Psalm 123 is clear about the fact that God is above us.  Verse 1 speaks of looking up to God whose throne is in heaven.  Verse 2 likens our status with God to that of a servant to his master or a maid to her mistress.  The critical difference, however, is that the arrogant treat us with contempt and ridicule, but God treats us with mercy.  The arrogant are obsessed with the need to make themselves look good; God is driven by a love that seeks to do good to us.  The arrogant put us down; God lifts us up.  The arrogant, sometimes purposefully and sometimes accidentally, strips away our sense of worth; God consistently affirms our belovedness and our value. 

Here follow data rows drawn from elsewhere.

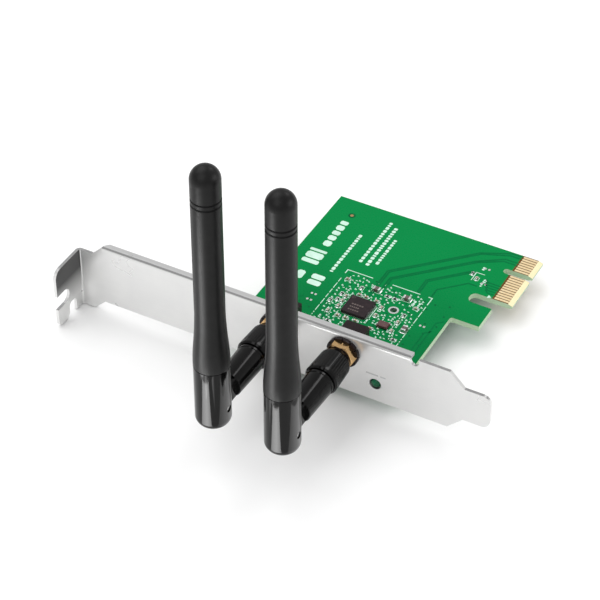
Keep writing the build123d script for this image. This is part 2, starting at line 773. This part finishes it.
def make_mast(side):
    x = JACK_X[side]
    beyond = BASE_BELOW + 1
    with BuildPart() as base:
        with BuildSketch(mast_plane(x)):
            with BuildLine():
                Polyline((0, -BASE_BELOW), (BASE_R - BASE_CORNER, -BASE_BELOW))
                CenterArc((BASE_R - BASE_CORNER, BASE_CORNER - BASE_BELOW), BASE_CORNER, -90, 90)
                Polyline(
                    (BASE_R, BASE_CORNER - BASE_BELOW),
                    (BASE_R, BASE_ABOVE - 0.25),
                    (BASE_R - 0.2, BASE_ABOVE),
                    (SPIGOT_R, BASE_ABOVE),
                    (SPIGOT_R, SPIGOT_TOP),
                    (0, SPIGOT_TOP),
                    (0, -BASE_BELOW),
                )
            make_face()
        revolve(axis=mast_axis(x))
        # slot for the neck, open behind and below, so that the hinge can straighten
        with BuildSketch(hinge_plane(x, -FORK_SLOT_HALF)):
            Circle(FORK_SLOT_R)
            with Locations((beyond / 2, 0)):
                Rectangle(beyond, 2 * FORK_SLOT_R)
            with Locations((0, -beyond / 2)):
                Rectangle(2 * FORK_SLOT_R, beyond)
            with Locations((beyond / 2, -beyond / 2)):
                Rectangle(beyond, beyond)
        extrude(amount=2 * FORK_SLOT_HALF, mode=Mode.SUBTRACT)
        with BuildSketch(hinge_plane(x, -BASE_R)):
            Circle(HINGE_PIN_R + 0.05)
        extrude(amount=2 * BASE_R, mode=Mode.SUBTRACT)
        with BuildSketch(Plane.XY.offset(JACK_Z)):
            with Locations((x, HINGE_Y)):
                Circle(COAX_BORE_R + 0.1)
        extrude(amount=SPIGOT_TOP, mode=Mode.SUBTRACT)
    save(base.part, f"fork_base_{side}")

    seam = BASE_ABOVE + 0.02
    flare_start = BASE_ABOVE + 1.2
    with BuildPart() as radome:
        with BuildSketch(mast_plane(x)):
            with BuildLine():
                flare = Spline(
                    (BASE_R, flare_start),
                    (4.12, 21.5),
                    (MAST_R + 0.03, 31.0),
                    tangents=[(0, 1), (0, 1)],
                )
                points = [flare @ 1]
                for h in (MAST_TOP - 10.2, MAST_TOP - 8.8):
                    points.append((MAST_R, h - GROOVE_HALF))
                    points.append((MAST_R - GROOVE_DEPTH, h - GROOVE_HALF * 0.4))
                    points.append((MAST_R - GROOVE_DEPTH, h + GROOVE_HALF * 0.4))
                    points.append((MAST_R, h + GROOVE_HALF))
                points.append((MAST_R, MAST_TOP - MAST_R))
                Polyline(*points)
                CenterArc((0, MAST_TOP - MAST_R), MAST_R, 0, 90)
                Polyline(
                    (0, MAST_TOP),
                    (0, WIRE_END + 1.5),
                    (SLEEVE_R - 0.1, WIRE_END + 1.5),
                    (SLEEVE_R + SLEEVE_WALL, WIRE_END + 0.8),
                    (SLEEVE_R + SLEEVE_WALL, SPIGOT_TOP + 1.0),
                    (SPIGOT_R + 0.02, SPIGOT_TOP + 0.3),
                    (SPIGOT_R + 0.02, seam),
                    (BASE_R, seam),
                    (BASE_R, flare_start),
                )
            make_face()
        revolve(axis=mast_axis(x))
    save(radome.part, f"radome_{side}")

    sleeve_end_wall = 0.4
    with BuildPart() as sleeve:
        with BuildSketch(Plane.XY.offset(JACK_Z + SLEEVE_START)):
            with Locations((x, HINGE_Y)):
                Circle(SLEEVE_R)
                Circle(SLEEVE_R - SLEEVE_WALL, mode=Mode.SUBTRACT)
        extrude(amount=SLEEVE_END - SLEEVE_START)
        with BuildSketch(Plane.XY.offset(JACK_Z + SLEEVE_END - sleeve_end_wall)):
            with Locations((x, HINGE_Y)):
                Circle(SLEEVE_R - SLEEVE_WALL / 2)
                Circle(COAX_R + 0.02, mode=Mode.SUBTRACT)
        extrude(amount=sleeve_end_wall)
    save(sleeve.part, f"radiator_sleeve_{side}")

    coax_start = FORK_SLOT_R + 0.2
    with BuildPart() as coax:
        with BuildSketch(Plane.XY.offset(JACK_Z + coax_start)):
            with Locations((x, HINGE_Y)):
                Circle(COAX_R)
        extrude(amount=SLEEVE_END - coax_start)
    save(coax.part, f"coax_upper_{side}")

    with BuildPart() as wire:
        with BuildSketch(Plane.XY.offset(JACK_Z + SLEEVE_END)):
            with Locations((x, HINGE_Y)):
                Circle(WIRE_R)
        extrude(amount=WIRE_END - SLEEVE_END)
    save(wire.part, f"radiator_wire_{side}")


make_bracket_plate()
make_screw_tab()
make_edge_flange()
make_board()
make_edge_contacts("edge_contacts_top", BOARD_TOP)
make_edge_contacts("edge_contacts_bottom", BOARD_BOTTOM - CONTACT_THICK)
make_wifi_chip()
make_crystal()
make_blocks("chip_capacitors", (1.0, 0.5, 0.5), CAPACITORS)
make_blocks("chip_resistors", (1.0, 0.5, 0.35), RESISTORS)
make_blocks("chip_inductors", (2.0, 1.25, 0.95), INDUCTORS)
make_plated_ring()
make_led()
make_jack_fasteners()
for antenna in JACK_X:
    make_jack(antenna)
    make_coupling_nut(antenna)
    make_plug(antenna)
    make_barrel(antenna)
    make_mast(antenna)
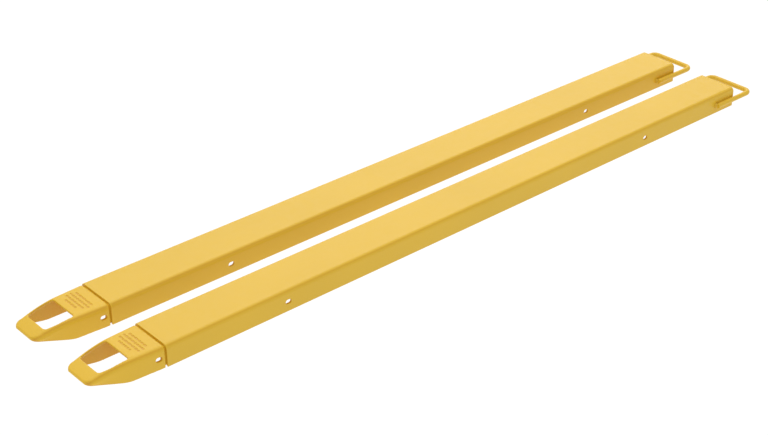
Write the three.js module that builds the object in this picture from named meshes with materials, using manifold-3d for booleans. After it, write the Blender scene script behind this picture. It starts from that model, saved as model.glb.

David Benner remarks, “Neither knowing God nor knowing self can progress very far unless it begins with a knowledge of how deeply we are loved by God…. In order for our knowing of God’s love to be truly transformational, it must become the basis of our identity…. An identity grounded in God would mean that when we think of who we are, the first thing that would come to mind is our status as someone who is deeply loved by God.” (The Gift of Being Yourself, p. 49)

Jerry Sittser adds, “To our shock and bewilderment, we discover that there is a Being in the universe who, despite our brokenness and sin, loves us fiercely.  In coming to the end of ourselves, we have come to the beginning of our true and deepest selves.  We have found the One whose love gives shape to our being.” 

Though our souls may have been deflated by those who are arrogant, we are lifted up by the God who shows us mercy!